Salad:  I am pleased to say I have lettuce plants in various stages of growth – ready to eat, small plants and teeny tiny ones.  It should be enough for us to keep up with.

Iceberg lettuce
It may be a a little battered around the edges, but this iceberg lettuce is good to go.

That was a good day in the garden.  I really thought I was beginning to make some headway and started to feel good about the garden again.  I seem to have a bit of a love hate thing going on here. One moment it is breaking my heart and the next it is inspiring and encouraging me!

Come again soon – hopefully the next post will wrap things up in a neat little bow – but probably not.

Sarah the Gardener  : o)

9 thoughts on “The state of the Garden   Part Two of Three (or possibly four)

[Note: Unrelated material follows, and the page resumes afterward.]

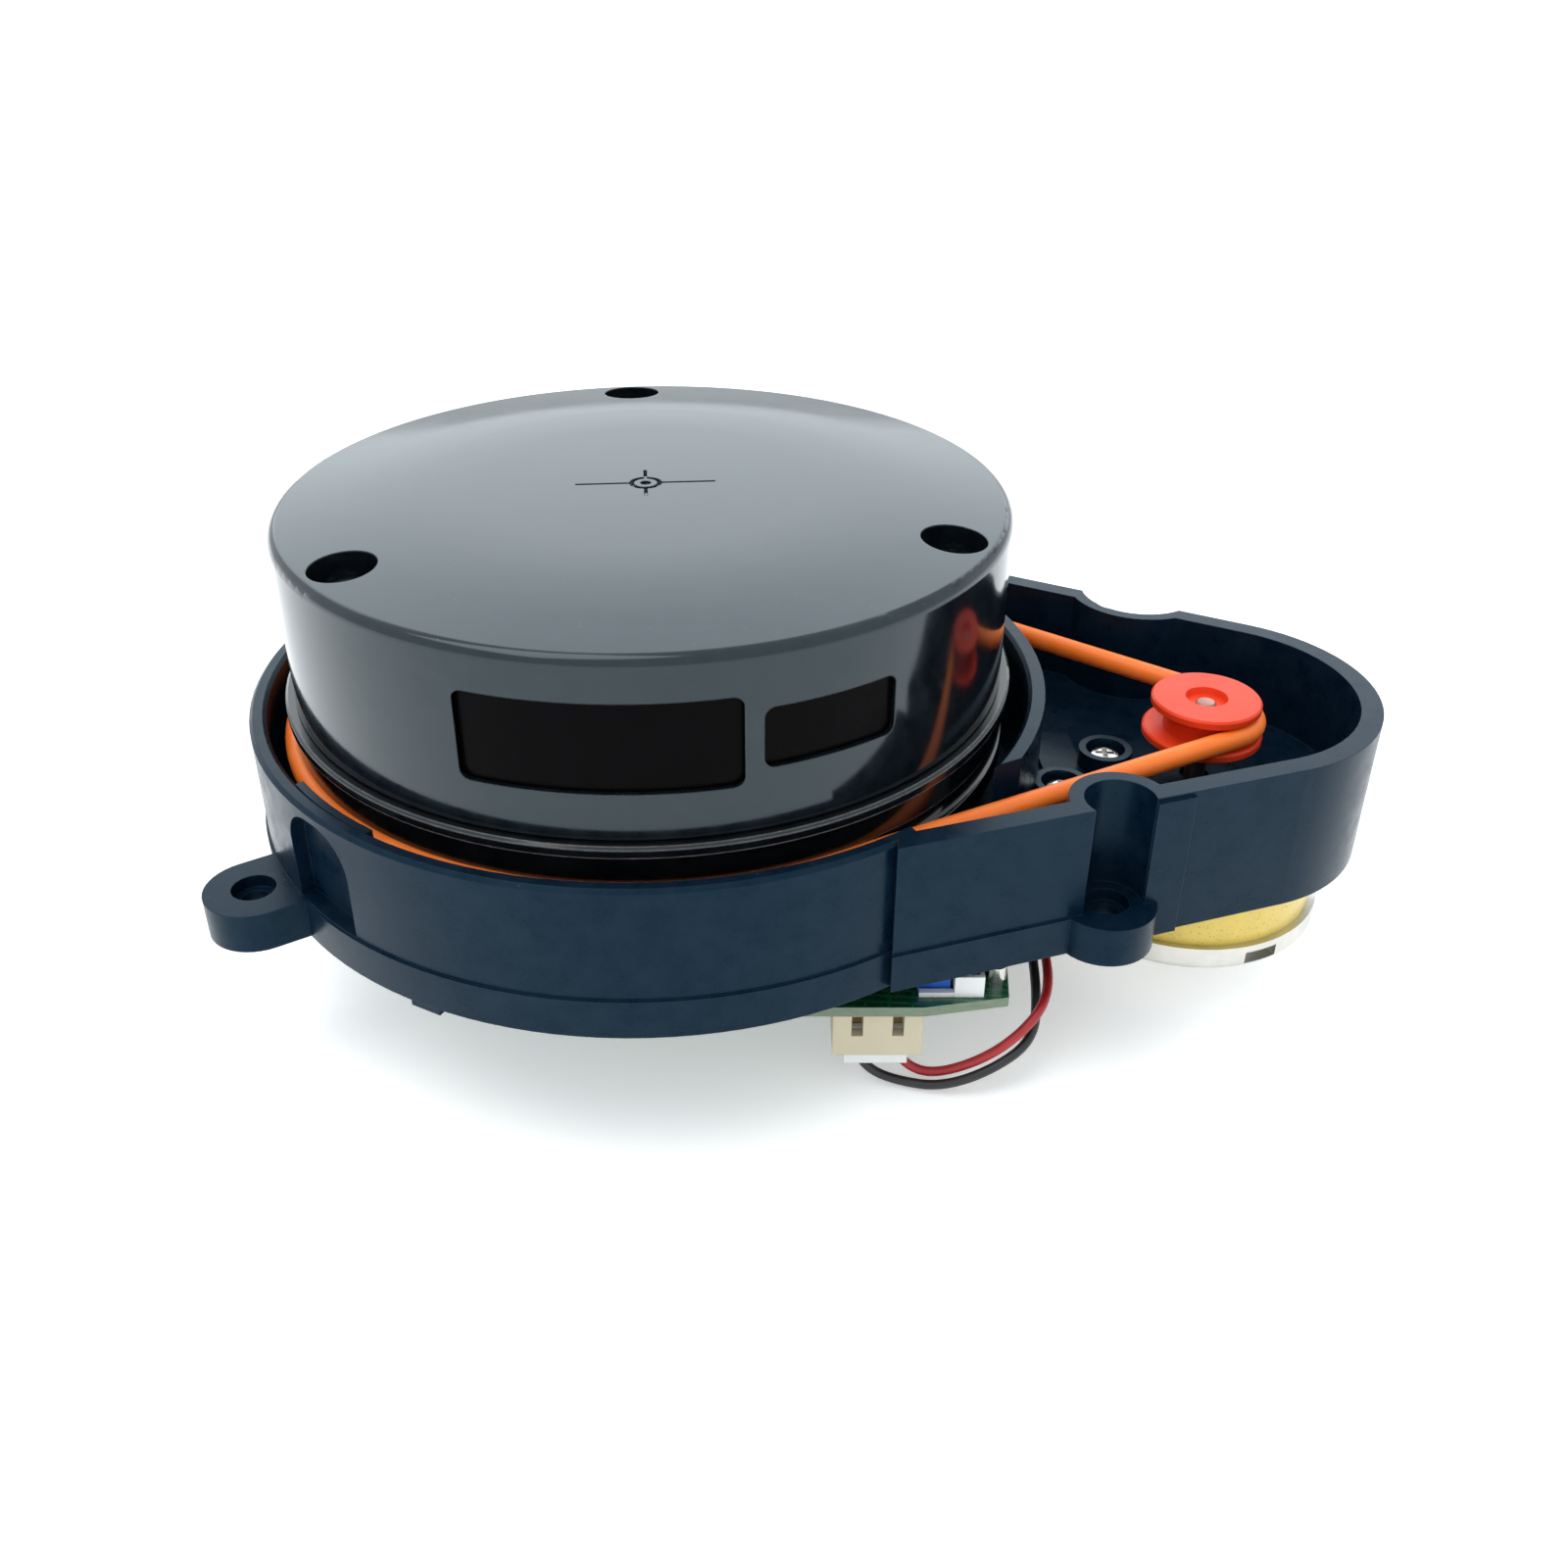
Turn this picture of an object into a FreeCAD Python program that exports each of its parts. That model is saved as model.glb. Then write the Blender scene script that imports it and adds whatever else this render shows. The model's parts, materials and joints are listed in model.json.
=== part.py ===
import FreeCAD, Part
import math
import os
import re
import Sketcher
from FreeCAD import Placement, Rotation, Vector

# A belt-driven laser distance scanner. A turret turns on a ball bearing inside a ring-shaped base, and
# a small motor in the chamber beside it drives the turret by a round belt.
# Frame: +Z is up along the turret's spin axis, the origin is where that axis meets the plane of the
# lugs' undersides, and the motor lies towards +X. Millimetres and degrees.

SIZES = {
    # whole module
    "turret_top": 32.0,            # turret's top face
    "base_height": 14.4,           # rim of the base
    "ring_radius": 37.8,           # outside of the ring wall
    "ring_wall": 1.55,
    "floor_thickness": 2.0,        # floor of the ring
    "axis_spacing": 53.3,          # turret axis to motor axis
    "end_radius": 15.9,            # outside of the chamber's round end
    "tangent_radius": 37.2,        # circle about the turret axis that the chamber walls touch
    "chamber_start": 24.2,         # X where the chamber walls leave the ring
    "chamber_wall": 2.0,
    "chamber_floor": 5.0,          # top of the chamber floor
    "chamber_floor_thickness": 2.2,
    "skirt_height": 3.7,           # top of the slightly proud band round the foot of the walls
    "skirt_step": 0.25,
    "rim_bevel": 0.35,
    "wall_pad": 0.4,               # slightly thicker stretch of the front wall beside the pocket
    "wall_pad_start": 46.0,
    "wall_pad_end": 49.4,
    "foot_angle": -113.8,          # small foot under the ring wall
    "foot_drop": 1.7,
    # lugs and their screw pockets
    "lug_radius": 4.4,
    "lug_thickness": 3.8,
    "lug_hole": 1.25,
    "lug_counterbore": 1.95,
    "lug_counterbore_depth": 1.2,
    "left_lug_reach": 40.9,
    "left_lug_angle": 218.0,
    "front_lug_x": 42.8,
    "front_lug_inset": 1.1227,      # from the wall's outside to the hole, across the module
    "rear_lug_x": 46.4,
    "rear_lug_inset": 1.1533,
    "pocket_radius": 3.1,
    "pocket_wall": 1.3,
    "rear_pocket_x": 49.3,         # the rear pocket is a wide, shallow arc
    "rear_pocket_outset": 3.111,
    "rear_pocket_radius": 6.0,
    "arch_angle": 229.8,           # arched recess in the ring wall over the left lug
    "arch_width": 8.8,
    "arch_top": 13.4,
    "arch_corner": 3.9,
    "arch_depth": 1.6,
    "arch_backing": 0.75,          # thickening of the ring wall behind the recess
    # belt drive
    "belt_radius": 1.0,
    "belt_height": 11.4,
    "belt_ring_radius": 34.0,      # belt's centre line round the turret
    "belt_pulley_radius": 4.8,     # belt's centre line round the pulley
    "belt_play": 0.05,
    "gate_inner": 2.6,             # belt gates in the ring wall, measured from the belt's centre line
    "gate_outer": 4.0,
    "pulley_top": 13.5,
    "pulley_flange": 5.2,
    "pulley_lower_flange": 5.7,
    "flange_thickness": 0.95,
    "groove_play": 0.3,             # room for the belt between the pulley's flanges
    "pulley_hub": 2.6,
    "shaft_radius": 1.0,
    "bushing_play": 0.03,
    # ball bearing
    "bearing_bore": 8.5,
    "bearing_outside": 13.0,
    "bearing_bottom": 6.0,
    "bearing_width": 5.0,
    "ball_circle": 10.75,
    "ball_radius": 1.38,
    "ball_play": 0.05,
    "race_thickness": 1.3,
    "cage_thickness": 0.6,
    "post_bore": 5.6,
    "clip_thickness": 0.6,
    # turret
    "cover_radius": 33.4,
    "cover_wall": 1.8,
    "cover_bottom": 16.0,
    "cover_edge": 1.0,             # rounding of the cover's top edge
    "crown_radius": 21.1,          # flat middle of the gently domed top
    "crown_height": 1.05,
    "hole_circle": 29.35,
    "hole_angle": 101.8,
    "hole_counterbore": 2.9,
    "hole_seat": 27.7,
    "cover_post": 4.0,
    "cover_post_bottom": 22.0,
    "base_post": 2.15,
    "mark_angle": 9.6,
    "mark_ring": 1.5,
    "mark_reach": 6.35,
    "mark_tick": 3.3,
    "mark_width": 0.32,
    "mark_depth": 0.3,
    "flange_overhang": 0.9,
    "flange_depth": 1.0,
    "spigot_height": 1.6,
    "spigot_wall": 1.6,
    "web_bottom": 8.2,
    "web_thickness": 2.0,
    "hub_wall": 2.4,
    # windows and optics
    "receiver_angle": -88.2,
    "receiver_width": 22.3,
    "receiver_height": 7.9,
    "laser_angle": -55.7,
    "laser_width": 11.9,
    "laser_height": 5.3,
    "window_centre": 24.25,
    "window_corner": 0.9,
    "pane_recess": 0.5,
    "pane_lip": 1.0,               # height of the lip behind the wall, above and below the pane
    "pane_lip_thickness": 0.9,
    "pane_play": 0.05,
    "optics_angle": -78.0,
    "receiver_offset": -5.9,
    "laser_offset": 12.7,
    "receiver_barrel_radius": 4.0,
    "laser_barrel_radius": 2.6,
    "barrel_wall": 0.8,
    "bracket_slab": 2.0,
    # boards
    "rotor_board_radius": 24.5,
    "rotor_board_bottom": 13.0,
    "board_thickness": 1.0,
    "main_board_top": -3.0,
    "standoff_radius": 2.6,
    # power and encoder
    "coil_inner": 18.5,
    "coil_outer": 26.0,
    "coil_thickness": 1.4,
    "ferrite_lip": 1.0,
    "ferrite_thickness": 1.1,
    "encoder_inner": 28.9,
    "encoder_wall": 0.8,
    "encoder_top": 6.6,
    "encoder_slots": 15,
    "encoder_slot_width": 3.0,
    # motor
    "can_radius": 12.2,
    "can_wall": 0.8,
    "can_boss": 3.0,
    "can_boss_height": 1.0,
    "boss_gap": 0.3,
    "shaft_gap": 0.4,              # radial room round the shaft in the floor
    "cap_radius": 13.6,
    "cap_top": -6.4,
    "cap_bottom": -8.9,
    "cap_round": 0.7,
    "band_thickness": 0.7,
    "band_top": 1.2,
    "motor_screw_circle": 8.9,
    "boss_radius": 2.6,
    "boss_bore": 1.9,
    "boss_top": 7.4,
    "boss_depth": 1.6,
    # fasteners
    "screw_play": 0.02,
    # motor connector
    "header_x": 23.3,
    "header_y": -28.05,
    "header_angle": 5.0,
    "header_width": 7.9,
    "header_depth": 5.6,
    "header_height": 5.0,
    "header_wall": 0.95,
    "contact_spacing": 3.6,
    "pin_width": 0.64,
    "contact_width": 1.6,
    "contact_depth": 2.0,
    "lead_radius": 0.45,
    "plug_drop": 1.9,
    "tab_reach": 16.0,
    "tab_spacing": 5.0,
    "tab_height": -7.4,
}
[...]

  1. Hi Sarah. I saw you have tied back your Courgettes to a pole. I just recently heard about this. Mine gave been fruiting just a few weeks and are not enormous plants yet. Should i give it a go? What kind of ties do you use on them?

    1. Zucchini are not natural climbers so you need to be very careful so you don’t snap the main stem. So start as soon as it gets a bit of length on it and wrap the cord around the stem, put a couple of twists in it – so it doesn’t rub directly against the pole and gently pull it towards the pole and tie it in tight. I use the stretchy tree tie cloth sold in balls at the garden centre – but use it doubled over for zucchini. Make sure you pole is sturdy and well secured as zucchini plants can get very heavy. I hope this helps. : o)

  2. I just love the outlook of your garden! Despite all the odds, it’s great seeing where things are going with your garden!

  3. Lettuce too! It must be nice. I grow very little. It happens to be another one of the few vegetables that takes a bit of extra work to do well here.

      1. That is what we did at a former garden. We just kept cutting it while it was young, but had enough not mind cutting out the big ones. I have not grown it here yet. (I may just do without it in the garden, because there are so many other greens outside the garden.)